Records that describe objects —
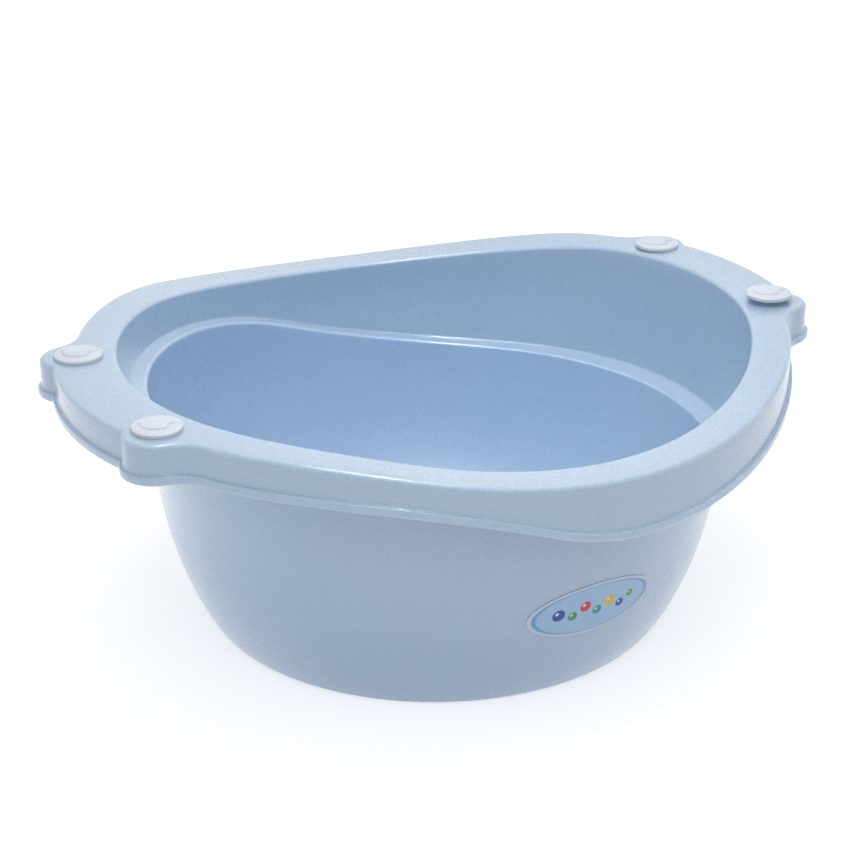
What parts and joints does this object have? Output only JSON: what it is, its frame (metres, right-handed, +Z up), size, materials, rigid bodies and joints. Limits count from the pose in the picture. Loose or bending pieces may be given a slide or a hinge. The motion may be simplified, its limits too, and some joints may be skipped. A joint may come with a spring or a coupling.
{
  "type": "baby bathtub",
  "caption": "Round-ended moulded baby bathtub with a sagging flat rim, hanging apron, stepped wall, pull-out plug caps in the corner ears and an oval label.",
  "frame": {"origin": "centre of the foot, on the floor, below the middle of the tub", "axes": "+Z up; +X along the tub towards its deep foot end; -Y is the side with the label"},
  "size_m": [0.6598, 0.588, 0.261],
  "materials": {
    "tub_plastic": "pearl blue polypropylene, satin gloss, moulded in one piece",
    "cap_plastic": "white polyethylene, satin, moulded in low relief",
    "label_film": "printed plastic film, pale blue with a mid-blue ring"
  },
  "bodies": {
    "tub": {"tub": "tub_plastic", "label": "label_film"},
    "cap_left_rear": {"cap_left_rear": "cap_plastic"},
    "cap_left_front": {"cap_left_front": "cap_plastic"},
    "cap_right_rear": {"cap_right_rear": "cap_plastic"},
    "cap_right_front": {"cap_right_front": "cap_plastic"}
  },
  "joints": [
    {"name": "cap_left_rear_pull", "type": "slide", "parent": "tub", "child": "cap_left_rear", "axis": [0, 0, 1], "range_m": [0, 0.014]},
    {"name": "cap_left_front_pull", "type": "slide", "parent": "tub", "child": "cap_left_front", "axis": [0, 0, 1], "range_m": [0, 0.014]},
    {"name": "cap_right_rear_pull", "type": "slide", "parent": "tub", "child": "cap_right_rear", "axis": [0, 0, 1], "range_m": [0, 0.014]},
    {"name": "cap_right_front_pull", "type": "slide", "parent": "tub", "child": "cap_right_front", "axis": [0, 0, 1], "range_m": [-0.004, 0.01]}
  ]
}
--
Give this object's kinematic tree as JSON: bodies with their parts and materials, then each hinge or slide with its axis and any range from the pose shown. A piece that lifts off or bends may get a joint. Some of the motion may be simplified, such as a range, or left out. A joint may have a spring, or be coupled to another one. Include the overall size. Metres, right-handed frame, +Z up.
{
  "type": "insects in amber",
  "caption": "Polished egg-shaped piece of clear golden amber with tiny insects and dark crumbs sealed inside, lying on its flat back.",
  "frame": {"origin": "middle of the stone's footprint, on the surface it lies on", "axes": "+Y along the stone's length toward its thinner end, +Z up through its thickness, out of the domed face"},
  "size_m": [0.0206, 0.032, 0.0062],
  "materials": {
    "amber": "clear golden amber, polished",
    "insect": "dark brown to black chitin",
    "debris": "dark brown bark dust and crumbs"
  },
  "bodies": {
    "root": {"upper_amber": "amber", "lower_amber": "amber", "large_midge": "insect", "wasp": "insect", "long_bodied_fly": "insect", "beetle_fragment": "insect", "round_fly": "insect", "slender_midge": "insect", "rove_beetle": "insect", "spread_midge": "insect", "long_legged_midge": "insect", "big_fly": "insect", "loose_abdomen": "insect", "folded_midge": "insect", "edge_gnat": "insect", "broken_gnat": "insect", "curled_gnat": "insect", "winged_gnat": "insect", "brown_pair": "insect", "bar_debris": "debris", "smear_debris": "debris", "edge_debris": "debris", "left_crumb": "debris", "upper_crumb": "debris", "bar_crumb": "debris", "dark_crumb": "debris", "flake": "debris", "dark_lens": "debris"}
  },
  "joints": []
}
* * *
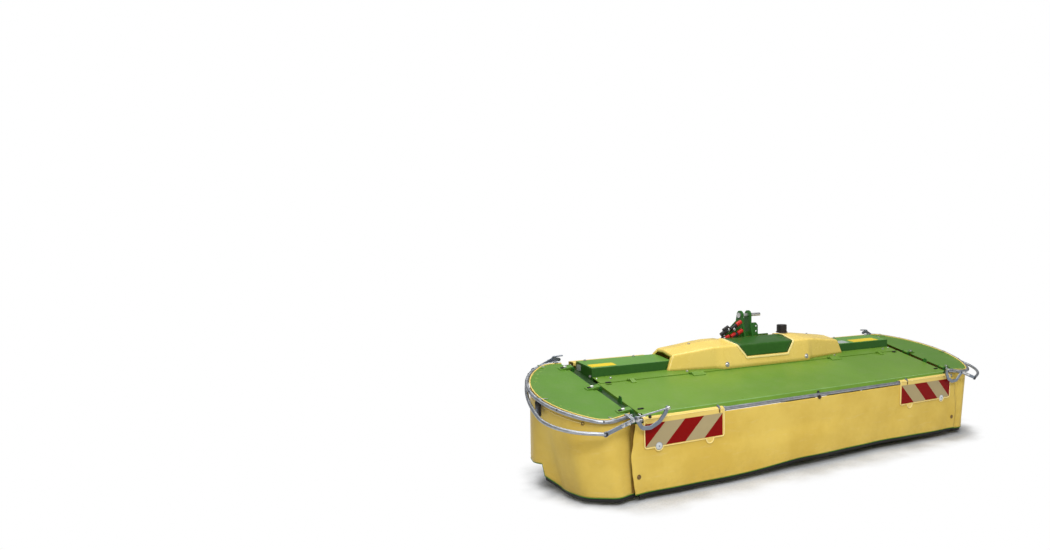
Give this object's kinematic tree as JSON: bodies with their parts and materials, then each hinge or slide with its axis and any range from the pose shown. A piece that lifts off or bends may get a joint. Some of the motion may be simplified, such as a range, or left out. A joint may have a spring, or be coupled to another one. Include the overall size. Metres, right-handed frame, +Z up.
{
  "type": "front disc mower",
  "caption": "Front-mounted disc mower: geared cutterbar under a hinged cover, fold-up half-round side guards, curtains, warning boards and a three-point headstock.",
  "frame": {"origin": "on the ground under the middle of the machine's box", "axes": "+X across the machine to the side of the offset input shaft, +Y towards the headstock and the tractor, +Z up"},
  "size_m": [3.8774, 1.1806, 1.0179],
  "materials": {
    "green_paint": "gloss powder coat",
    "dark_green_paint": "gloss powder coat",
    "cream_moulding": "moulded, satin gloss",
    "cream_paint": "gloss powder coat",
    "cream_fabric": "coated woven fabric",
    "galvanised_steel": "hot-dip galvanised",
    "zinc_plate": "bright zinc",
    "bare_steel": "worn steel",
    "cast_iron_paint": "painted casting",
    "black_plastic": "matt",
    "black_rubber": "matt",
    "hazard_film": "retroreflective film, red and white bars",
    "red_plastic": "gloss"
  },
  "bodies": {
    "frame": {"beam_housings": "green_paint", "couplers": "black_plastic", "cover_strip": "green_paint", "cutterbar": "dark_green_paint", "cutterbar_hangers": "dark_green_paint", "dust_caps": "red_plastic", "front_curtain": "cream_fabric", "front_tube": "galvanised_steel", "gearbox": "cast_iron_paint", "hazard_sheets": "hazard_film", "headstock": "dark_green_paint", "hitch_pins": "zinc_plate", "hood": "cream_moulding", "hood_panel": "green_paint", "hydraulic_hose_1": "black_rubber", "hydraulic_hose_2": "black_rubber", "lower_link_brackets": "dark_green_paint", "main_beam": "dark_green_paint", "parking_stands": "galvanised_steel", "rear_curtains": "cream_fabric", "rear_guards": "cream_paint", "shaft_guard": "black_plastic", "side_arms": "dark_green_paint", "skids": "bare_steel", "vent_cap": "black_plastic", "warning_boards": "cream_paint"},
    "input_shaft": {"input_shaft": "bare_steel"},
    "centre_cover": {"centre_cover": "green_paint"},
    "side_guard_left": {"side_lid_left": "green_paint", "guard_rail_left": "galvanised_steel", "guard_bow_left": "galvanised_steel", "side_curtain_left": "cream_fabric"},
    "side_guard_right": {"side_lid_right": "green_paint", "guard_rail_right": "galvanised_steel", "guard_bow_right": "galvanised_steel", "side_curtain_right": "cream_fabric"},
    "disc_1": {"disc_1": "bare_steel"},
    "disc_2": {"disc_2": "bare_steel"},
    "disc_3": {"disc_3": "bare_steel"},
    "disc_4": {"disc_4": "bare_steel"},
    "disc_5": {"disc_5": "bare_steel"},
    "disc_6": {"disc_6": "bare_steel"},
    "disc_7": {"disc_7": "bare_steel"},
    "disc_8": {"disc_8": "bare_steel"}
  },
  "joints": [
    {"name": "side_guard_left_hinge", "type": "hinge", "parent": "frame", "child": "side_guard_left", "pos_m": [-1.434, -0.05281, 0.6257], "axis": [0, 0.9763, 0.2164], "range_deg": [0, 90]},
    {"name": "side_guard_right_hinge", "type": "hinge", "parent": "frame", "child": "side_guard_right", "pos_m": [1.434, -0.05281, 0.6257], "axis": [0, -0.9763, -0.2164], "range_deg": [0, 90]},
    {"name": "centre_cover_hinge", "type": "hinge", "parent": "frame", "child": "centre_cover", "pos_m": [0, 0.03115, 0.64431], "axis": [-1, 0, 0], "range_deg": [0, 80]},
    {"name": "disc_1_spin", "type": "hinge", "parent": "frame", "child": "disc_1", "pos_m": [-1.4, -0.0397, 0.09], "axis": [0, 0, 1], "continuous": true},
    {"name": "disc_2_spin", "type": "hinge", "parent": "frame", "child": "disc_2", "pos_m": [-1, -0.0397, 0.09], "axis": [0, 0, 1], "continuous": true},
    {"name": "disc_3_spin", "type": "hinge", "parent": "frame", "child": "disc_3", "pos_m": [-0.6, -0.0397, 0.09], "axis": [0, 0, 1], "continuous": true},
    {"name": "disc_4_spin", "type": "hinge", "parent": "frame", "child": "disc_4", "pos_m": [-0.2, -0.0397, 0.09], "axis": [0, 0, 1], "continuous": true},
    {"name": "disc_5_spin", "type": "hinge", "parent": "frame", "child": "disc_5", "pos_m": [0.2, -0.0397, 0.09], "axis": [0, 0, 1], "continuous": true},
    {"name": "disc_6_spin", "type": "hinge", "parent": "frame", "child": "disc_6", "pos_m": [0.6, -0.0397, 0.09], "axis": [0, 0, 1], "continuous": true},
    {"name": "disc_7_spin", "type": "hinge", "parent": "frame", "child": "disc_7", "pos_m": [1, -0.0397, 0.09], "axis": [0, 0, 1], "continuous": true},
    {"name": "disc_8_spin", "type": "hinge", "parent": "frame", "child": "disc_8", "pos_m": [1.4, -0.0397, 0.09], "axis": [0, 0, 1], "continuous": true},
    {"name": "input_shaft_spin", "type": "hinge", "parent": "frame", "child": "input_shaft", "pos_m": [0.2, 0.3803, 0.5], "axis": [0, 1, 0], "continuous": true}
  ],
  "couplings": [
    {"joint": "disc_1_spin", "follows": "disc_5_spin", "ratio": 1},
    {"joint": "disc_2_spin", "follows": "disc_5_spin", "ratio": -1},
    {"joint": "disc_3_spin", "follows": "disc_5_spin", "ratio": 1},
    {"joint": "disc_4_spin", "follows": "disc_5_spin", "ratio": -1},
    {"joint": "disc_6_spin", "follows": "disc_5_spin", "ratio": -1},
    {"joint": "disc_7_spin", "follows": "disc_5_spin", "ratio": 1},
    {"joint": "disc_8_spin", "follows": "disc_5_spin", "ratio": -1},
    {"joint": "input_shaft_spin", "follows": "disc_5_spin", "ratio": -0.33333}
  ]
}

Exercise objective — Find every line holding the word "slide"; give their count and nothing else.

Solution to the problem — 7